*WHAT YOU HAVE TO DO*: Repeat the whole listing exactly.
-- Begin --
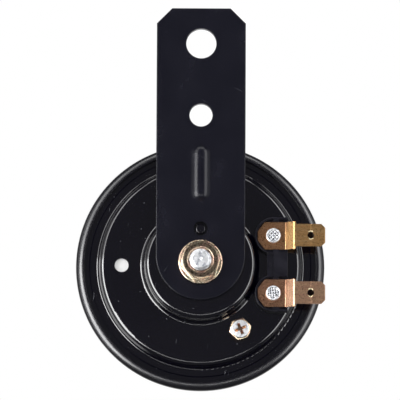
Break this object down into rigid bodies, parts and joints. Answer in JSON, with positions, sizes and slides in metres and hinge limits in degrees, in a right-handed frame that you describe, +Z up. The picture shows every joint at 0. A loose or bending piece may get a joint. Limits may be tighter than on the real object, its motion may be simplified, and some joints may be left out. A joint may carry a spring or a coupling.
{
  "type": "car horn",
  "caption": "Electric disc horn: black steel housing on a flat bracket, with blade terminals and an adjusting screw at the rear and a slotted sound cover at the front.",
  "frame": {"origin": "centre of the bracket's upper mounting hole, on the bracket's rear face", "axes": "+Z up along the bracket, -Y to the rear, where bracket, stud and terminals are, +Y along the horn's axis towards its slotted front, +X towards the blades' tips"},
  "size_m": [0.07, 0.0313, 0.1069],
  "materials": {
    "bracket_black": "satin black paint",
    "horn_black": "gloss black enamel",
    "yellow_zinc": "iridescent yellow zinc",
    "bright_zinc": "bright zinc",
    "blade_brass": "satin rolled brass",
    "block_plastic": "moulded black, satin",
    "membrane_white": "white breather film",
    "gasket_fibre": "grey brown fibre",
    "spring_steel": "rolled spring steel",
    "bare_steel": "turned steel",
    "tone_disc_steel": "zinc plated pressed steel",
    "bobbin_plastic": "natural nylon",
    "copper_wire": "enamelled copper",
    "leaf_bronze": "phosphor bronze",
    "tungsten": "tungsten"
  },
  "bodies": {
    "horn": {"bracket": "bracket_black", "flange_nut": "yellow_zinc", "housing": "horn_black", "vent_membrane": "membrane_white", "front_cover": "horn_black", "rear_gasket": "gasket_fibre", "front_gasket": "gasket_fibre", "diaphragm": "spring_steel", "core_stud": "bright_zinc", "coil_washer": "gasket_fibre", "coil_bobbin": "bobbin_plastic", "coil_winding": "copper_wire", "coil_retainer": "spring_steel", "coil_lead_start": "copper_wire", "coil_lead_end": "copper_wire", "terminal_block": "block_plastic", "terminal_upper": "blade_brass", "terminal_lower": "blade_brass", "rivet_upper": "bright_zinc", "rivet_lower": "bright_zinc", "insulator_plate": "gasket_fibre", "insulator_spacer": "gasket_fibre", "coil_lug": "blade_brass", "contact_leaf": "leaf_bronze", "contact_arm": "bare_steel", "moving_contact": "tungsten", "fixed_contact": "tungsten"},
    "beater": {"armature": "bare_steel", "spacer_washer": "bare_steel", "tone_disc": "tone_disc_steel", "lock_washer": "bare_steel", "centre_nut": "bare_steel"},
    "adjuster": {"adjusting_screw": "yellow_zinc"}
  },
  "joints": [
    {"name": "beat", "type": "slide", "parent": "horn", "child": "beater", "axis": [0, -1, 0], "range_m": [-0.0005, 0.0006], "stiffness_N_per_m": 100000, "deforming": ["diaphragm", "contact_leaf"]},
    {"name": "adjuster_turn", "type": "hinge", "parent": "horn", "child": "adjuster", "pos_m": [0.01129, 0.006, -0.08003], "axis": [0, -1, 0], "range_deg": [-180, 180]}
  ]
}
-- End --
*TASK ANSWER*:
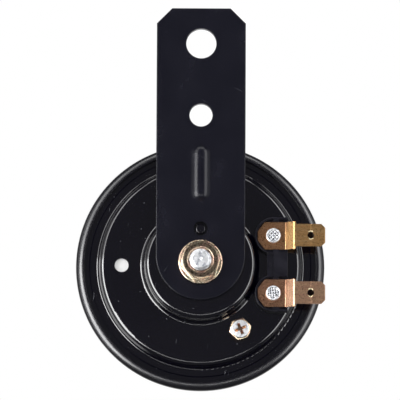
Break this object down into rigid bodies, parts and joints. Answer in JSON, with positions, sizes and slides in metres and hinge limits in degrees, in a right-handed frame that you describe, +Z up. The picture shows every joint at 0. A loose or bending piece may get a joint. Limits may be tighter than on the real object, its motion may be simplified, and some joints may be left out. A joint may carry a spring or a coupling.
{
  "type": "car horn",
  "caption": "Electric disc horn: black steel housing on a flat bracket, with blade terminals and an adjusting screw at the rear and a slotted sound cover at the front.",
  "frame": {"origin": "centre of the bracket's upper mounting hole, on the bracket's rear face", "axes": "+Z up along the bracket, -Y to the rear, where bracket, stud and terminals are, +Y along the horn's axis towards its slotted front, +X towards the blades' tips"},
  "size_m": [0.07, 0.0313, 0.1069],
  "materials": {
    "bracket_black": "satin black paint",
    "horn_black": "gloss black enamel",
    "yellow_zinc": "iridescent yellow zinc",
    "bright_zinc": "bright zinc",
    "blade_brass": "satin rolled brass",
    "block_plastic": "moulded black, satin",
    "membrane_white": "white breather film",
    "gasket_fibre": "grey brown fibre",
    "spring_steel": "rolled spring steel",
    "bare_steel": "turned steel",
    "tone_disc_steel": "zinc plated pressed steel",
    "bobbin_plastic": "natural nylon",
    "copper_wire": "enamelled copper",
    "leaf_bronze": "phosphor bronze",
    "tungsten": "tungsten"
  },
  "bodies": {
    "horn": {"bracket": "bracket_black", "flange_nut": "yellow_zinc", "housing": "horn_black", "vent_membrane": "membrane_white", "front_cover": "horn_black", "rear_gasket": "gasket_fibre", "front_gasket": "gasket_fibre", "diaphragm": "spring_steel", "core_stud": "bright_zinc", "coil_washer": "gasket_fibre", "coil_bobbin": "bobbin_plastic", "coil_winding": "copper_wire", "coil_retainer": "spring_steel", "coil_lead_start": "copper_wire", "coil_lead_end": "copper_wire", "terminal_block": "block_plastic", "terminal_upper": "blade_brass", "terminal_lower": "blade_brass", "rivet_upper": "bright_zinc", "rivet_lower": "bright_zinc", "insulator_plate": "gasket_fibre", "insulator_spacer": "gasket_fibre", "coil_lug": "blade_brass", "contact_leaf": "leaf_bronze", "contact_arm": "bare_steel", "moving_contact": "tungsten", "fixed_contact": "tungsten"},
    "beater": {"armature": "bare_steel", "spacer_washer": "bare_steel", "tone_disc": "tone_disc_steel", "lock_washer": "bare_steel", "centre_nut": "bare_steel"},
    "adjuster": {"adjusting_screw": "yellow_zinc"}
  },
  "joints": [
    {"name": "beat", "type": "slide", "parent": "horn", "child": "beater", "axis": [0, -1, 0], "range_m": [-0.0005, 0.0006], "stiffness_N_per_m": 100000, "deforming": ["diaphragm", "contact_leaf"]},
    {"name": "adjuster_turn", "type": "hinge", "parent": "horn", "child": "adjuster", "pos_m": [0.01129, 0.006, -0.08003], "axis": [0, -1, 0], "range_deg": [-180, 180]}
  ]
}